The Rookie – High school baseball coach Dennis Quaid makes it to the big leagues at 35. Against all expectations, “The Rookie” turns out to be an unapologetically emotional film that doesn’t make you gag, one that manages to be sentimental without turning into a shameless wallow. Based on a true story. With Rachel Griffiths, Jay Hernandez and Brian Cox. (G)
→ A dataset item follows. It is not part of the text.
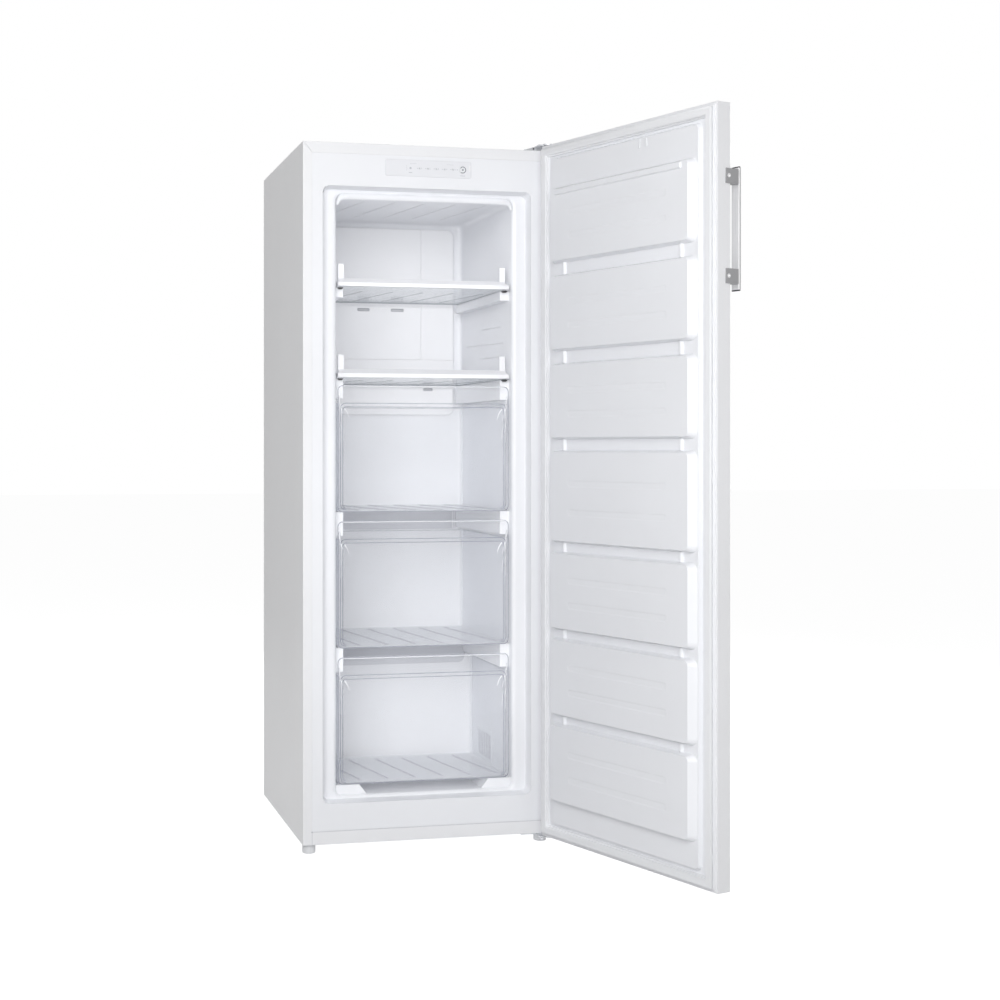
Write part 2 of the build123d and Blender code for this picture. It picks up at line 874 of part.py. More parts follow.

The Scorpion King – A brisk, amiably silly fist fest that establishes pro wrestler The Rock as heir apparent to Arnold Schwarzenegger for favorite on-screen bruiser. The movie flies by, nicely paced by director Chuck Russell, who keeps swords, arrows and punches flying in swashbuckling style. Reprising his brief role in last year’s “The Mummy Returns,” The Rock takes on the evil warlord Memnon (Steven Brand) and steals away the bad guy’s beautiful sorceress (Kelly Hu). After the finesse fighting of “The Matrix” and its many copycats, “Scorpion King” is a nice reversion to street-brawling power over agility. PG-13 for intense sequences of action violence and some sensuality. 91 min.
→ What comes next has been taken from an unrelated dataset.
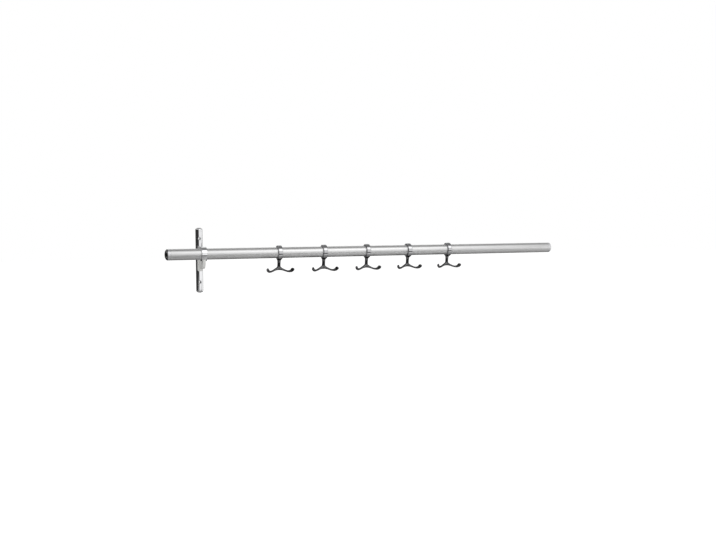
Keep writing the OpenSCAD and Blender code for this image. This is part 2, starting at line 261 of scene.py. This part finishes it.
def make_finishes():
    """One finish for each slot, and one for the left cap with more painted shade, in the tones that the
    model's record gives.
    """
    tone = {row["slot"]: tuple(row["base_color"]) for row in frame["record"]["materials"]}
    return {
        "rail_satin": satin_metal("satin_tube", tone["rail_satin"], roughness=0.42, lines=TUBE_LINES,
                                  depth=0.001 * MM),
        # Both caps have the record's one cap tone; painted shade darkens the left dome much and the right a
        # little
        "cap_chrome": cap_plating("polished_cap", tone["cap_chrome"], CAP_PAINTED_SHADE["right"], waviness=0.01 * MM),
        "cap_painted_shade": cap_plating("cap_with_painted_shade", tone["cap_chrome"], CAP_PAINTED_SHADE["left"], waviness=0.01 * MM),
        "post_chrome": polished_metal("polished_post", tone["post_chrome"], roughness=0.04,
                                      waviness=0.01 * MM),
        "ring_chrome": polished_metal("polished_ring", tone["ring_chrome"], roughness=0.04,
                                      waviness=0.01 * MM),
        "hook_chrome": cast_chrome("polished_casting", tone["hook_chrome"], roughness=0.06,
                                   waviness=0.03 * MM),
        "arm_satin": satin_metal("satin_plate", tone["arm_satin"], roughness=0.4, lines=PLATE_LINES,
                                 depth=0.003 * MM, metallic=0.25),
        "screw_steel": satin_metal("zinc_screw", tone["screw_steel"], roughness=0.35, lines=SCREW_GRAIN,
                                   depth=0.005 * MM),
        "liner_nylon": moulded_nylon("dark_nylon", tone["liner_nylon"], depth=0.02 * MM),
    }


def dress(finishes):
    """Gives each node of the model its detailed finish in place of its plain colour."""
    slot_of = {row["node"]: row["material_slot"] for row in frame["record"]["subparts"]}
    for name, node in frame["nodes"].items():
        node.data.materials.clear()
        node.data.materials.append(finishes[slot_of[name]])


def add_piece(name, mesh, finish, body, node):
    """Puts a mesh in the scene in place of a node."""
    mesh.materials.append(finish)
    piece = bpy.data.objects.new(name, mesh)
    bpy.context.scene.collection.objects.link(piece)
    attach(piece, body)
    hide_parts(node)


# Hook castings, in millimetres from the middle of the ring, x along the rail and z up.
# Their sizes are those of the model's source.

RING_R = 16.5
RING_W = 10.5
RING_EDGE = 1.6
RING_BORE_R = 13.62
RECESS_R = 14.66
RECESS_DEPTH = 1.1
SPAN = 66.0
DROP = 45.2
ARCH = 5.4
SWEEP = 13.0
LEAN = 6.8
SHANK_W = 7.4
SHANK_D = 6.4
ARM_ROOT = 6.4
ARM_THIN = 4.0
TIP_D = 7.0
TIP_BEND = 9.0
TIP_ANGLE = math.radians(68)
# The share of the way to its trough at which an arm is thinnest, and the shares of the shank's height at
# which the neck's flare ends and the arms' flare begins
THIN_AT = 0.7
NECK_FLARE = 0.45
ARM_FLARE = 0.55
# How the casting grows where its parts meet: half the neck's width as a share of the ring's, the extra
# depth of the neck, the extra width above the arms and how steeply it comes, the depth where the arms
# meet, and how deep the shank's end is buried there
NECK_W_SHARE = 0.42
NECK_D_SHARE = 0.28
ARM_FLARE_SHARE = 0.9
ARM_FLARE_POWER = 2.7
ROOT_D_SHARE = 1.3
BURIED_SHARE = 0.3
# Radii of the cast fillets and of the edges that are cut into the ring
FILLET = 2.6
BORE_EDGE = 0.3
# The skin: its grid, the room round it, how often its points are evened out and how far each time
CASTING_STEP = 0.5
CASTING_ROOM = 2
RELAX_ROUNDS = 3
RELAX_SHARE = 0.6
# Moving a point to the surface: the tries, the distance over which the slope is measured, and the least
# squared slope that a move is divided by
SETTLE_TRIES = 4
SLOPE_REACH = 0.02
SLOPE_LEAST = 0.25
# The nearest place on an arm's middle line: the places compared first, how many points at a time, the
# finer tries after that, and where a point starts to count as past the tip
SPINE_PLACES = 121
SPINE_BATCH = 20000
SPINE_TRIES = 3
SPINE_END = 1.999
# A distance that no fillet reaches
FAR = 50.0


def mix(a, b, t):
    return a + (b - a) * t


def ease(t):
    return t * t * (3 - 2 * t)


def arm_half_t(u):
    """Half an arm's thickness; u runs from 0 at the shank over 1 at the trough to 2 at the tip."""
    root = mix(ARM_ROOT, ARM_THIN, ease(np.clip(u / THIN_AT, 0, 1)))
    tip = mix(ARM_THIN, TIP_D, ease(np.clip((u - THIN_AT) / (2 - THIN_AT), 0, 1)))
    return np.where(u < THIN_AT, root, tip) / 2


def arm_half_w(u):
    return mix(SHANK_D * ROOT_D_SHARE, TIP_D, ease(u / 2)) / 2


LOW_Z = float(arm_half_t(np.array(1.0))) - DROP
MID_Z = LOW_Z + ARCH
TIP_X = SPAN / 2 - TIP_D / 2 * math.sin(TIP_ANGLE)
LOW_X = TIP_X - TIP_BEND * math.sin(TIP_ANGLE)


def arm_spine(u):
    """The middle line of one arm: down from the shank to the trough, then up round the crook."""
    bend = TIP_ANGLE * (u - 1)
    x = np.where(u < 1, LOW_X * u, LOW_X + TIP_BEND * np.sin(bend))
    z = np.where(u < 1, mix(MID_Z, LOW_Z, (1 - np.cos(math.pi * u)) / 2),
                 LOW_Z + TIP_BEND * (1 - np.cos(bend)))
    return x, z


def arm_heading(u):
    """The direction of the middle line, and how far it runs for each unit of u."""
    bend = TIP_ANGLE * (u - 1)
    dx = np.where(u < 1, LOW_X, TIP_BEND * TIP_ANGLE * np.cos(bend))
    dz = np.where(u < 1, (LOW_Z - MID_Z) / 2 * math.pi * np.sin(math.pi * u),
                  TIP_BEND * TIP_ANGLE * np.sin(bend))
    pace = np.hypot(dx, dz)
    return dx / pace, dz / pace, pace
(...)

Showtime – Smart, satirical action comedy that teams Robert De Niro and Eddie Murphy as a pair of very different LAPD cops who end up in a live reality TV show dreamed up by ambitious producer Rene Russo. From largely the same team that mined so much laughter in “Shanghai Noon”‘ when they turned Jackie Chan, Owen Wilson and Lucy Liu loose in the Old West. “Showtime” is just as funny and lively. (1:36. PG-13 for action violence, language and some drug content.)
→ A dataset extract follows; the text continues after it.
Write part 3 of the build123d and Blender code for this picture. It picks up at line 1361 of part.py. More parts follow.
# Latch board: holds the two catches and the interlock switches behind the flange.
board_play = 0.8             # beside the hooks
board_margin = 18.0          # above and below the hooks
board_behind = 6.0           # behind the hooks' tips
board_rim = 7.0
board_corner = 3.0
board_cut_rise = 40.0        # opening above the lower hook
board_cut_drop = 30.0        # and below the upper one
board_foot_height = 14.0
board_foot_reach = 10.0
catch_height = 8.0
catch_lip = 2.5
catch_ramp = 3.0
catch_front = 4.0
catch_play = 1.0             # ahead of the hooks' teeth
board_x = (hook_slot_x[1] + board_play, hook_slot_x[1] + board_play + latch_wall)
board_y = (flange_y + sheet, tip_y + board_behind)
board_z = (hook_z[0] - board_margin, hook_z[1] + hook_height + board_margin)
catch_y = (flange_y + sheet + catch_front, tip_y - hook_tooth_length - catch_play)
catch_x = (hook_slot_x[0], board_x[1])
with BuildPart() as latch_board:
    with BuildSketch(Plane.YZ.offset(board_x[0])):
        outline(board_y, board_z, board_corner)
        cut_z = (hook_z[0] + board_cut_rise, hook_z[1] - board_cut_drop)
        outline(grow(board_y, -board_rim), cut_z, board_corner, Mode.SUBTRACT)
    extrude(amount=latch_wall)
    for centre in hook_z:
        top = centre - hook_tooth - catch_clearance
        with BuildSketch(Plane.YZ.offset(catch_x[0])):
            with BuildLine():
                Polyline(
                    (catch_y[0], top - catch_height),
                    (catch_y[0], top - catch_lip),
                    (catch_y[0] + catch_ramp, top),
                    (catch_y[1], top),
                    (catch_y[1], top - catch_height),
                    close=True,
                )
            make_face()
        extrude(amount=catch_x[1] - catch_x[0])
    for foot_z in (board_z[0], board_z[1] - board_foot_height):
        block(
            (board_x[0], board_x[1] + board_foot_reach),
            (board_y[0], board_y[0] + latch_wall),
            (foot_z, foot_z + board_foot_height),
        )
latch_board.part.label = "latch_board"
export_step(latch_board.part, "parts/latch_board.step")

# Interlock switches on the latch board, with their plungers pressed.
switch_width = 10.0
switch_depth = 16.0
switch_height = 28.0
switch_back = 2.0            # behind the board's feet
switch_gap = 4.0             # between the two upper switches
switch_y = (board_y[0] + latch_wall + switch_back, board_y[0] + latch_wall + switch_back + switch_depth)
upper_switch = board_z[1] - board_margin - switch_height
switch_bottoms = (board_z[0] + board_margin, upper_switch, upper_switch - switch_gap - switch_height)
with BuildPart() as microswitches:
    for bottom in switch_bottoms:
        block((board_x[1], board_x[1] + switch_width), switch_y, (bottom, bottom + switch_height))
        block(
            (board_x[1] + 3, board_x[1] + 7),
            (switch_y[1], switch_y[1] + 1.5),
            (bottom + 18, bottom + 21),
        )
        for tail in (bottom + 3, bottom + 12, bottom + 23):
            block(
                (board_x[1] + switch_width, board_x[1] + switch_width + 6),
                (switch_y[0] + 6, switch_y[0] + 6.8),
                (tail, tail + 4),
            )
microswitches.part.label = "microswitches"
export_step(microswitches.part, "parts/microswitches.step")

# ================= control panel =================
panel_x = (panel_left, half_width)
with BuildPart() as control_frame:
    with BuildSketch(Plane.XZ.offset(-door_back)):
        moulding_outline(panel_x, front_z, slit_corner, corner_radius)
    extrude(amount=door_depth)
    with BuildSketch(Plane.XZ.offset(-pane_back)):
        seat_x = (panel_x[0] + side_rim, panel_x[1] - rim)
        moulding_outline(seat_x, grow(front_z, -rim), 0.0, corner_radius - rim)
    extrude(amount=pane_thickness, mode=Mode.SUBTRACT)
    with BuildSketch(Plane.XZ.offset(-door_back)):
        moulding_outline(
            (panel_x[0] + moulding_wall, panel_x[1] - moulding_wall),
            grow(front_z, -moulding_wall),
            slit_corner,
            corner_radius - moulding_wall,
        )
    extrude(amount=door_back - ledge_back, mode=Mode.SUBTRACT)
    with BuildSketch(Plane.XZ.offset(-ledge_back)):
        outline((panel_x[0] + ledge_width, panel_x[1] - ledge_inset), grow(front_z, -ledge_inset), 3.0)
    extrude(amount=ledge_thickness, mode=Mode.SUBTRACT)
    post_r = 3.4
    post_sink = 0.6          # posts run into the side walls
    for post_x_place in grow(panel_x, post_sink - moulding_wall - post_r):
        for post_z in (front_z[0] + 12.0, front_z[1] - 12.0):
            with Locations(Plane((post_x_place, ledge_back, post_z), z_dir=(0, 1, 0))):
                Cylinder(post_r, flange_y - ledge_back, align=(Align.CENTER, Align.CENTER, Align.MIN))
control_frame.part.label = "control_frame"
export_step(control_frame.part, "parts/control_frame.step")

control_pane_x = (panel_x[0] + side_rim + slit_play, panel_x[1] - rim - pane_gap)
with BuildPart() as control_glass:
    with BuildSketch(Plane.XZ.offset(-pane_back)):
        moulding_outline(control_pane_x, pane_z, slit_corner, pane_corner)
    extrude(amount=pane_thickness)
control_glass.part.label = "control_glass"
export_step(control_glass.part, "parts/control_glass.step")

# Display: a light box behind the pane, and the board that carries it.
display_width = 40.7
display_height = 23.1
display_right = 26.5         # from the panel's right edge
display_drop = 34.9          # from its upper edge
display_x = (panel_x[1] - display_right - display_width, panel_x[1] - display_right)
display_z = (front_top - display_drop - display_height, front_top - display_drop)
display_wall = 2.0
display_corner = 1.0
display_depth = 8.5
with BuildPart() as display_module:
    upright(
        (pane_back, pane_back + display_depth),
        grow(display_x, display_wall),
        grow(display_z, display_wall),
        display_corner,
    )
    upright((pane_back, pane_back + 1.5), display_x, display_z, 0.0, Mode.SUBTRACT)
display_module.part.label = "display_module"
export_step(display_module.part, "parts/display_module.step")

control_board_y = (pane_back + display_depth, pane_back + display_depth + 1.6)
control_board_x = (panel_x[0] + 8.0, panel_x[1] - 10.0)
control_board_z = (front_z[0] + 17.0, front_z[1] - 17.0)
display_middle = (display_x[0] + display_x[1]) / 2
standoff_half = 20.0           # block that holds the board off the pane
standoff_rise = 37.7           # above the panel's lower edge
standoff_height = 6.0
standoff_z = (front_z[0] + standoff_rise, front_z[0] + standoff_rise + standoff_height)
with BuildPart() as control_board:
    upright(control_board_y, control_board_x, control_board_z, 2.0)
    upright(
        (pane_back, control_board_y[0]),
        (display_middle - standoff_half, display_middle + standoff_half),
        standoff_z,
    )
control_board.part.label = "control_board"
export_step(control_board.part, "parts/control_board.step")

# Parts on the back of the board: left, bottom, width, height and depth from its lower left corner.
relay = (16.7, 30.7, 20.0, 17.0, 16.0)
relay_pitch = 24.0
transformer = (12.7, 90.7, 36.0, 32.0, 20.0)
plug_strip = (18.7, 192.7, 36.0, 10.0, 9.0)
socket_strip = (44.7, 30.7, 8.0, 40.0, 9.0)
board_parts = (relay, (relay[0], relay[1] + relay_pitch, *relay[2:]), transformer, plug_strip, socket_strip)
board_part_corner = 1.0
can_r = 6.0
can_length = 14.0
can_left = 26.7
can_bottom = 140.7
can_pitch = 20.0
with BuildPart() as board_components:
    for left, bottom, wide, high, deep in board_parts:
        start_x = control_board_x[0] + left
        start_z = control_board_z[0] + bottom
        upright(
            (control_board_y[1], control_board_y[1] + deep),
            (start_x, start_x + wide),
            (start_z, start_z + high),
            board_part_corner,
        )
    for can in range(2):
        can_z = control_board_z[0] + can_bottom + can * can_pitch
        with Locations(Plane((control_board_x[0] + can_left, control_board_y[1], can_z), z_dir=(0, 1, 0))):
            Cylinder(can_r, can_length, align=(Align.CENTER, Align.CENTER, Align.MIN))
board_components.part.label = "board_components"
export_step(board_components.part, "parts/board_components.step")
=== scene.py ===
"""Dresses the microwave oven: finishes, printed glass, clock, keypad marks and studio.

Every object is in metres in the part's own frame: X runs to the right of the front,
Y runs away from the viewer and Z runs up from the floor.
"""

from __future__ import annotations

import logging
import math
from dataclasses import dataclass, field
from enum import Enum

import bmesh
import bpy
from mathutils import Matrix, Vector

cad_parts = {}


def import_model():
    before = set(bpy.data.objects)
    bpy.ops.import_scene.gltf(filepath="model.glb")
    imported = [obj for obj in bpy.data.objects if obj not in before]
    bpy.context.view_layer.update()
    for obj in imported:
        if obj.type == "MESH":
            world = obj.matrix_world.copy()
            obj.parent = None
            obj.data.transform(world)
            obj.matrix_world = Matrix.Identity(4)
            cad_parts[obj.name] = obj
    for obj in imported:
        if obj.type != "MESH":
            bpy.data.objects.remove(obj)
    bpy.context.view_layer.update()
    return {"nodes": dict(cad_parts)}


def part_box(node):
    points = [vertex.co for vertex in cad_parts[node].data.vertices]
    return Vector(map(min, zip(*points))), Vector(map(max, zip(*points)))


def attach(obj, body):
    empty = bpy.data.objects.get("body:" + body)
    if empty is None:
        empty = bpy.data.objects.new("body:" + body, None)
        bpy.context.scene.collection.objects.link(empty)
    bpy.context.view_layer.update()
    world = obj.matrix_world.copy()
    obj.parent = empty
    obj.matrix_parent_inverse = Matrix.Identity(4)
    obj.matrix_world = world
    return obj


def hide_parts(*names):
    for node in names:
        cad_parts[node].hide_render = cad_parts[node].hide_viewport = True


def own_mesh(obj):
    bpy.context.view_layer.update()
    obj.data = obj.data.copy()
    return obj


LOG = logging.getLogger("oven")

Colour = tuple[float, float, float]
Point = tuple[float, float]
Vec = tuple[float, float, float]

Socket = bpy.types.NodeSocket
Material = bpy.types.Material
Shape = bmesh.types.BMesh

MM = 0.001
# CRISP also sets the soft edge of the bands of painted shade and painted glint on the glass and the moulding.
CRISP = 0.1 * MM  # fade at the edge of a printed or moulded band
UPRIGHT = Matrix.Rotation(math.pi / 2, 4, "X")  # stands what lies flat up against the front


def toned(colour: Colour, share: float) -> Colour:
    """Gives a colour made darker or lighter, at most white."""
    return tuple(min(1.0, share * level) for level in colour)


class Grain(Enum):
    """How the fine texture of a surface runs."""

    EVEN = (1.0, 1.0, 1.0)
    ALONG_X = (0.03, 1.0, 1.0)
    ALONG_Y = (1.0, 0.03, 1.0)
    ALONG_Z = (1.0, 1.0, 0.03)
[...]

The Sweetest Thing – Women now have a gross-out comedy of their own. “The Sweetest Thing” proves that a lowbrow chick flick can be just as cretinous as a big dumb guy movie. In a nutshell: Girl (Cameron Diaz) meets boy (Thomas Jane), girl loses boy, girl and ditzy pal (Christina Applegate) go looking for boy. What little substance there is in this vegetative tale is conveyed through mind-numbing prattle and imbecilic bathroom or bedroom slapstick. Co-star Selma Blair is hung out to dry as the patsy in some pathetically lame sex sight gags. Applegate wangles a few small laughs, upstaging the usually winsome Diaz. (R for strong sexual content and language. 84 minutes.)